0
votes

My company receives both batch and stream based event data. I want to process the data using Google Cloud dataflow over a predictable time period. However, I realize that in some instances the data comes late or out of order. How to use Dataflow to handle late or out of order?

This is a homework question, and would like to know the only answer in below.

a. Set a single global window to capture all data

b. Set sliding window to capture all the lagged data

c. Use watermark and timestamps to capture the lagged data

d. Ensure every datasource type (stream or batch) has a timestamp, and use the timestamps to define the logic for lagged data.

My reasoning - I believe 'C' is the answer. But then, watermark is actually different from late data. Please confirm. Also, since the question mentioned both batch and stream based, i also think if 'D' could be the answer since 'batch'(or bounded collection) mode doesn't have the timestamps unless it comes from source or is programmatically set. So, i am a bit confused on the answer.
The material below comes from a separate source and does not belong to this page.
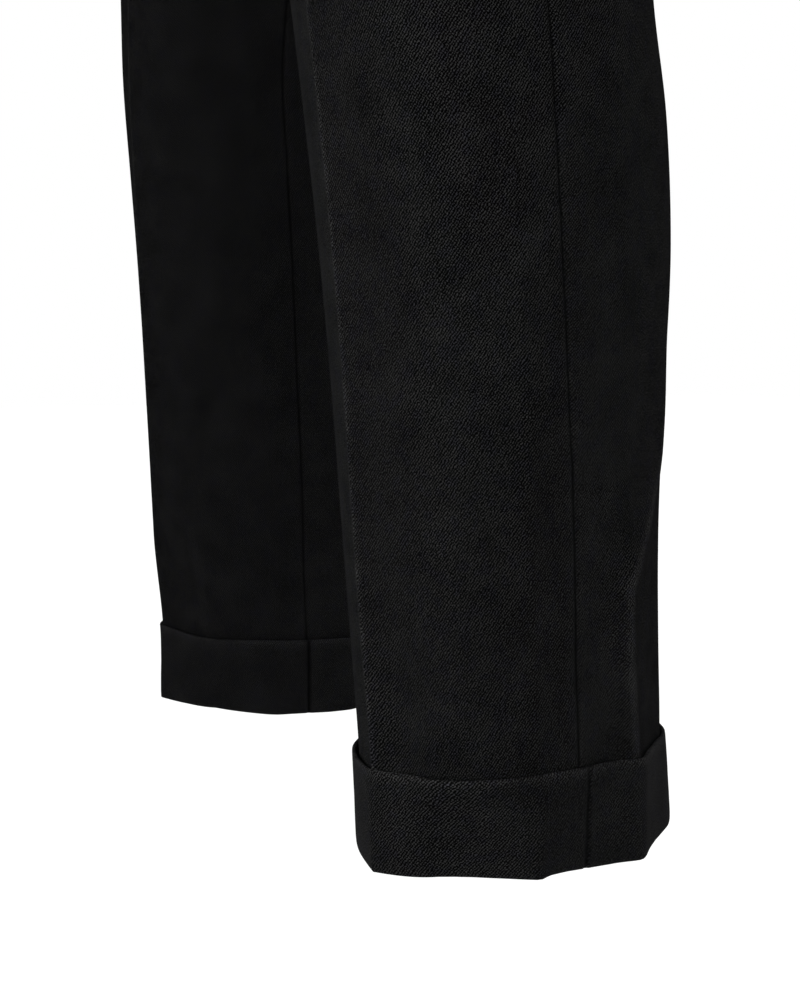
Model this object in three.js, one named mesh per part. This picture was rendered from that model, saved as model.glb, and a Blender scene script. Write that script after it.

Please help here. I am a non-native english speaker, so not sure if I could have missed some cues in the question.

2

2 Answers

2
votes
How to use Dataflow to handle late or out of order

This is a big question. I will try to give some simple explanations but provide some resources that might help you understand.

Bounded data collection

You have gotten a sense of it: bounded data does not have lateness problem. By the nature of bounded data, you can read the full data set at once before pipeline starts.

Unbounded data collection

Your C is correct, and watermark is different from late data. Watermark in implementation is a monotonically increasing timestamp. When Beam/Dataflow see a record with a event timestamp that is earlier than the watermark, the record is treated as late data (this is only conceptual and you might want to check[1] for some detailed discussion).

Here are [2], [3], [4] as reference for this topic:

  1. https://docs.google.com/document/d/12r7frmxNickxB5tbpuEh_n35_IJeVZn1peOrBrhhP6Y/edit#heading=h.7a03n7d5mf6g

  2. https://www.oreilly.com/ideas/the-world-beyond-batch-streaming-102

  3. https://www.oreilly.com/library/view/streaming-systems/9781491983867/

  4. https://docs.google.com/presentation/d/1ln5KndBTiskEOGa1QmYSCq16YWO9Dtmj7ZwzjU7SsW4/edit#slide=id.g19b6635698_3_4

0
votes

B and C may be the answer.

With sliding windows, you have the order of the data, so if you recive the data in position 9 and you don't recive the data in the position 8, you know that data 8 is delayed and wait for it. The problem is, if the latest data is delayed, you can't know this data is delayed and you lost it. https://en.wikipedia.org/wiki/Sliding_window_protocol

Watermark, wait a period of time for the lagged data, if this time passes and the data doesn't arrive, you lose this data.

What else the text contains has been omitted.